The Merge has emerged as the storyline of the summer. And DeFi bulls couldn’t be happier as anticipation for Ethereum’s historic upgrade crowds out the doomstruck headlines of the bear market.
Even Wall Street appears to be getting excited about Ethereum’s switch from a Proof-of-Work system of blockchain maintenance to one based on Proof-of-Stake.
“ETH, for its part, is being watched extremely closely as The Merge approaches,” Philipp Pieper, the co-founder of Swarm, a crypto exchange based in Berlin, told The Defiant. “The move at this scale could be nothing less than ground shaking.”
Betting ETH Will Double
Long bets in the ETH options market, which draws institutional investors, are outpacing bearish positions, according to Glassnode. There’s more than $300M in open interest for calls to buy ETH at a minimum level of $4,000.

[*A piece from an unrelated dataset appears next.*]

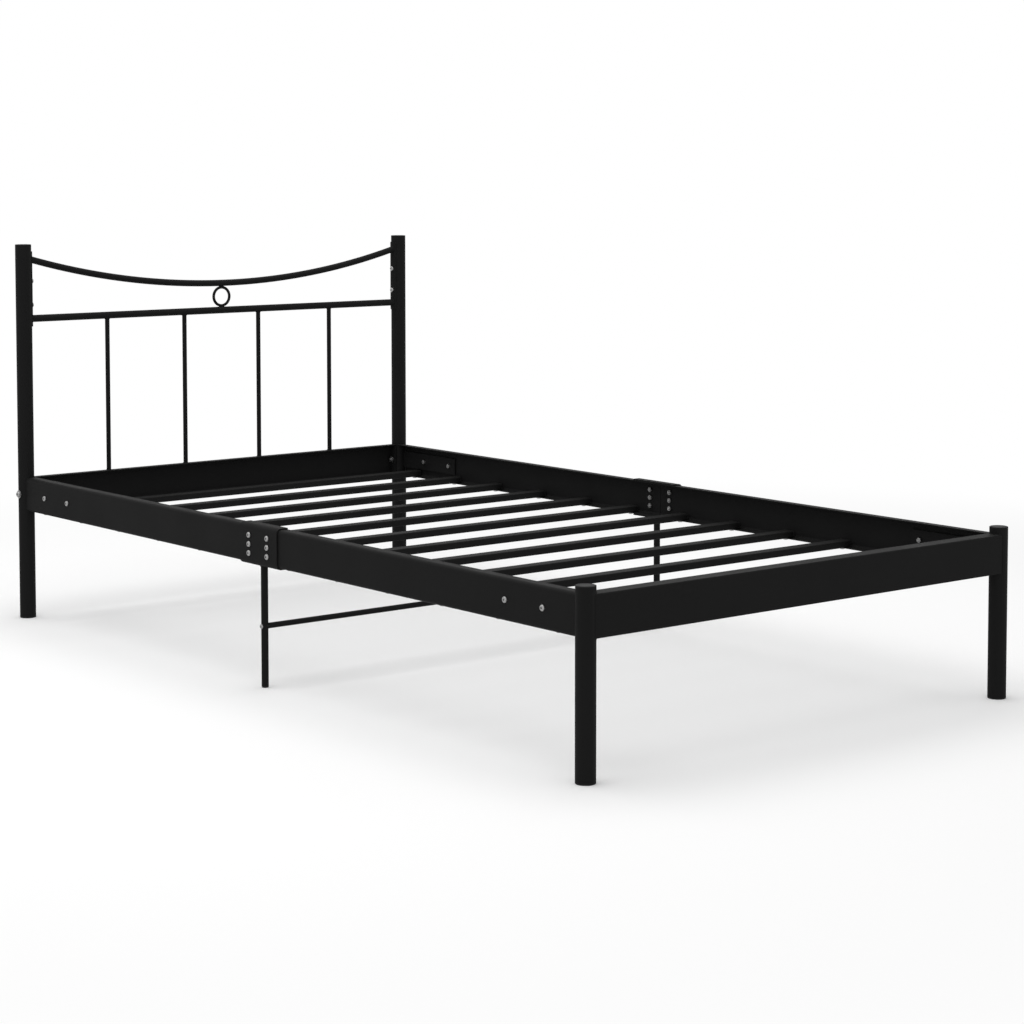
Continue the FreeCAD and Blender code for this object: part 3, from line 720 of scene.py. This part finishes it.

That means sophisticated investors are betting ETH will double by Sept. 30, when the options expire.
The options data comes from Derebit, which contributes 97.47% of ETH options’ open interest, according to Coinglass.
Investors like narratives, and Ethereum’s merge of its Proof-of-Stake Beacon blockchain and its mainnet, which is expected Sept. 19, packs a lot of punch. For starters, Ethereum 2.0 promises to lower the high gas fees that have been the bane of users until the bear market diminished network activity.
A Proof-of-Stake approach, which relies on tokenholders staking their coins to validate transactions on a blockchain, is attractive to institutional investors, said Jeff Schumacher, founder and CEO of digital asset platform NAX Group.
“It’s more about how proof of stake brings a reliability to fee structure that makes everyone more comfortable,” Schumacher told The Defiant.
The Merge also further differentiates Ethereum from Bitcoin. By providing devs and entrepreneurs with more tools and network power to build DeFi projects, Ethereum looks more like a software play.
That contrasts with Bitcoin’s design as an alternative form of money free from central bank control. The market has exposed the proposition as unrealistic given Bitcoin’s failure to be the inflation hedge it should have been during the last few quarters.
The Ethereum narrative is winning over the bulls: ETH has soared more than 45% in the last 30 days compared to Bitcoin’s increase of 11%, according to CoinGecko data.
Moreover, The Merge also sets up a fresh storyline for Ethereum as a green cryptocurrency. Because the Proof of Stake approach minimizes the competition between miners that drives Proof of Work, it demands far less computing power to operate. According to the Ethereum Foundation, the network will cut its power consumption by an astonishing 99.95%, which means Ethereum won’t contribute to global warming the way Bitcoin does.
This development may make Ethereum more attractive to institutional investors committed to ESG, which stands for environmental, social, and governance criteria used to select assets. Sustainable funds in the U.S. have amassed $343B in assets, according to Morningstar.
“From our vantage, the transition to Proof-of-Stake is notably more ESG-friendly primarily due to its reduction in energy consumption,” Schumacher said.
Still, there is a possibility that The Merge, at least in the eyes of Wall Street, may be an event-driven trade rather than a long term story.
Looking beyond September, Glassnode found that implied volatility for October is much higher on the left side of the curve, indicating that traders are paying a premium for puts which expire on Oct. 28. Puts are contracts that provide investors the right to sell an asset at a set price, and usually indicates a bearish bet.
Teddy Woodward, who worked as a trader in Barclays’ investment bank division prior to co-founding Notional, a fixed-rate lending protocol, is bullish on ETH over the long-term. Yet he says the derivatives market is signaling The Merge may be a sort-term pop.
“I expect the price to rise going into the event based on speculative flows, not long-term buying, so I think it will probably be a ‘sell the news’ trade in the short-term,” he told The Defiant.